Associar integração regional ao desemprego e à recessão foi estratégia de
sucesso para os incentivadores do Brexit. O que consolidou a vitória, no
entanto, foi a abstenção dos progressistas, que, por acharem tão sem propósito
a saída do bloco regional, nem se preocuparam em votar, deixando o campo livre
para o voto do medo. Ali prosperou a
Falácia da Falsa Causalidade, já que a integração do Reino Unido à União
Europeia em nada contribuía para a extinção de postos de trabalho.
Nos chamou à atenção, entretanto, que os ingleses
contrários ao Brexit valorizavam muito o desenvolvimento comportamental que a
integração à União Europeia lhes proporcionou. Sempre acreditei que os ingleses
eram referência em educação e bons modos, mas parece que isso é lenda, como as
do Rei Arthur, do Barba Negra e de Robin Hood. A etiqueta inglesa seria denominada
no Brasil como algo para inglês ver.
De fato, não se pode acreditar muito nos modos de quem
matava seus próprios reis e rainhas com uma machadada no pescoço. Os machados
eram feitos especialmente para esse fim (fim mesmo), o que não humaniza em nada
a violência. Jane Grey, rainha por
apenas nove dias, foi decapitada na Torre de Londres, aos dezesseis anos, por ordem
de sua prima. Naquele tempo as discordâncias em família não ficavam apenas nos
grupos de whatsapp.
Na Inglaterra os pubs fecham cedo demais para os nossos
padrões. Não só para os nossos, mas como os de todo o mundo civilizado, e mundo
civilizado considero os países onde as pessoas bebem. Não dá para chamar de
civilizado um lugar onde a bebida é punida com a morte. Aqui até se tentou, com
as cervejas Cintra e Belco, mas houve quem resistiu e denunciou a tempo o
atentado.
O que faz, então, um inglês ao ser despachado do bar por
volta de sete da noite, horário em que o resto do mundo começa a beber? Para
não perder tempo, o londrino sai do trabalho mais cedo e vai, sem banho mesmo,
para o pub mais próximo. A cerveja é boa e a música melhor ainda, mas tudo tem
que ser muito rápido, até a azaração. Não dá para escolher pelo cheiro, porque
ninguém passou em casa para dar um trato nas intimidades.

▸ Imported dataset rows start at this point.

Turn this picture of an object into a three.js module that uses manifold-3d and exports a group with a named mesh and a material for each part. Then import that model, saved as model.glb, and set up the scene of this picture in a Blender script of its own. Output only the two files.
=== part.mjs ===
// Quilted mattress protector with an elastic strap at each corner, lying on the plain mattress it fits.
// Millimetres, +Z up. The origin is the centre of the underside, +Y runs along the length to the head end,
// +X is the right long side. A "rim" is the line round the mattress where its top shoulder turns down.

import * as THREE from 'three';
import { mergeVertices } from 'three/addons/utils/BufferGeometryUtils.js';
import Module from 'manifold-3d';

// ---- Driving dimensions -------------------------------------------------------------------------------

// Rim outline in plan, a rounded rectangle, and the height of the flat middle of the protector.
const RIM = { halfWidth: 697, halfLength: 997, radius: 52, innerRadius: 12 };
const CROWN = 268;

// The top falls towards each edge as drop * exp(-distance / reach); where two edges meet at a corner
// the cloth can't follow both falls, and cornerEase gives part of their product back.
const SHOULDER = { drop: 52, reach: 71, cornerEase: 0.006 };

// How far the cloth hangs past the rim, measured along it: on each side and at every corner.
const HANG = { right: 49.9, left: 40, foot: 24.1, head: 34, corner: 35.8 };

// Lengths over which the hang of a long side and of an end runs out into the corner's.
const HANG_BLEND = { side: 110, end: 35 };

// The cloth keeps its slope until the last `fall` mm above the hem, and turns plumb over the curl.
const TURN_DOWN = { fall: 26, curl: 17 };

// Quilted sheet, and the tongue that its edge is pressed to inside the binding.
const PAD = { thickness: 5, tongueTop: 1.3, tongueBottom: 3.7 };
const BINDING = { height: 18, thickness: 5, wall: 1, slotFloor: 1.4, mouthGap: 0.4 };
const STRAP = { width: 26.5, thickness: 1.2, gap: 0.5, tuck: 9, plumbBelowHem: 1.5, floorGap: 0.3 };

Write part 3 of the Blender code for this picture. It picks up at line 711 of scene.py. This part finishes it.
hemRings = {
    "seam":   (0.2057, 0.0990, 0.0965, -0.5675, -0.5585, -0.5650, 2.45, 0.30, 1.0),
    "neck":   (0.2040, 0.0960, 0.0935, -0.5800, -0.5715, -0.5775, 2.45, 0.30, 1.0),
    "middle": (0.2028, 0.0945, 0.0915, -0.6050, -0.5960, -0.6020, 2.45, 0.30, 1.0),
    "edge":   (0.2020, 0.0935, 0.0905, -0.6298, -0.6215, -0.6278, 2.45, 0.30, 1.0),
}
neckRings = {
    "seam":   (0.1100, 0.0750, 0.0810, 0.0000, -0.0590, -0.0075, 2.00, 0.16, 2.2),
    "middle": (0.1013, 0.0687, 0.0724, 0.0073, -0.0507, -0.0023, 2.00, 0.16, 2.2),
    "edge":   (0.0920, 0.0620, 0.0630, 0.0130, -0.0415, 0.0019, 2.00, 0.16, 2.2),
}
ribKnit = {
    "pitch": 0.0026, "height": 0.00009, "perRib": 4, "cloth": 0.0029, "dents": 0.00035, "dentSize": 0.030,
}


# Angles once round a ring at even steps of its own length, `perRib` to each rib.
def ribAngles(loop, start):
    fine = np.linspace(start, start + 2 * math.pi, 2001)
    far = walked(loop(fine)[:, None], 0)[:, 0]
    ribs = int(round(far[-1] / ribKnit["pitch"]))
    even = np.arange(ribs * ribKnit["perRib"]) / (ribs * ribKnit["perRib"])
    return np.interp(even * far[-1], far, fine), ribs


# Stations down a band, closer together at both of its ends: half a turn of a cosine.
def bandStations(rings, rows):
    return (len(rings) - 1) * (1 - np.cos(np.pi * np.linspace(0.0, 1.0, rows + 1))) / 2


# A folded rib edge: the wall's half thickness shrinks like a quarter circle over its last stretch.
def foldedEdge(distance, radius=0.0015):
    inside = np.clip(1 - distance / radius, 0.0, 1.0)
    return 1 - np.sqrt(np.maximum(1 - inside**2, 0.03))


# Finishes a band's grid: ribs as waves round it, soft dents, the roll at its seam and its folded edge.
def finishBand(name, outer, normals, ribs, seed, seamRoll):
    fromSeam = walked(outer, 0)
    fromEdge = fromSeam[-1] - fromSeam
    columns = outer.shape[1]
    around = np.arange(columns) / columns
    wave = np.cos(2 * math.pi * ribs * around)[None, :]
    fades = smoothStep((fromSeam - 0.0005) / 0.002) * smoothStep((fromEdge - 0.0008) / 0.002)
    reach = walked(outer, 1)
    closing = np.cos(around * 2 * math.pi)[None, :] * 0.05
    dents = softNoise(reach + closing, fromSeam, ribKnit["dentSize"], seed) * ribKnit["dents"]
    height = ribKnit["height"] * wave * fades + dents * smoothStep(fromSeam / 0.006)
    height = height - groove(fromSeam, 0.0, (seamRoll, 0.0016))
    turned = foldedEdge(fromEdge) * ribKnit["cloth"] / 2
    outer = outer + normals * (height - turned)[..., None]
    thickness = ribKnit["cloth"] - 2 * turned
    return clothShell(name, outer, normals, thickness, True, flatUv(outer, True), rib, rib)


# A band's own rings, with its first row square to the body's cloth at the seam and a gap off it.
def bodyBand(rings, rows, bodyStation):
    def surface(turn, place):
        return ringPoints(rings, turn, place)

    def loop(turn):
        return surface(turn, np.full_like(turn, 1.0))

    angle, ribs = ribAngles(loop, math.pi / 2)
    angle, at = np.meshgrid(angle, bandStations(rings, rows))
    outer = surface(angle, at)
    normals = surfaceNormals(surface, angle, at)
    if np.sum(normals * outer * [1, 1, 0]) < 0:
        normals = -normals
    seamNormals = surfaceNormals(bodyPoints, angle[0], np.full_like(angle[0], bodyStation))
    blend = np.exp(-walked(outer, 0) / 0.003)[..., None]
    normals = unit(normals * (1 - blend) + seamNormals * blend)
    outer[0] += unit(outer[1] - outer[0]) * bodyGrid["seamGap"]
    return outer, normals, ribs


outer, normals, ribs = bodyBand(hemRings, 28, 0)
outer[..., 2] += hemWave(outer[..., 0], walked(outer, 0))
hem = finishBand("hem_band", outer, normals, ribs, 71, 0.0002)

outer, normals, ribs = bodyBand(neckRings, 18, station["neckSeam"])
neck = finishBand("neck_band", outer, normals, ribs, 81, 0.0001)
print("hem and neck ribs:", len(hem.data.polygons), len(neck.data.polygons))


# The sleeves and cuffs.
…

O Fish and Chips era servido em folha de jornal. Algum
tempo depois, passou a ser em guardanapo estampado em imitação de jornal para
as pessoas não sentirem a diferença. Penso que com o Brexit devem voltar a
comer peixe com gosto de classificados ou de notícias de futebol.
Não sei o que vai acontecer daqui para a frente, e acho que
nem eles têm certeza, mas a Escócia já pediu que mantenham uma estrela acesa
porque em breve estará de volta. Talvez o Brexit não tenha o poder de desmoronar
a integração europeia, mas o próprio reino unido.
A Inglaterra tem mitos que a sustentam, e mitos são
imortais. Keith Richards e a Rainha Elizabeth II são a prova disso. Enquanto
houver cigarros e chá, a estabilidade está garantida.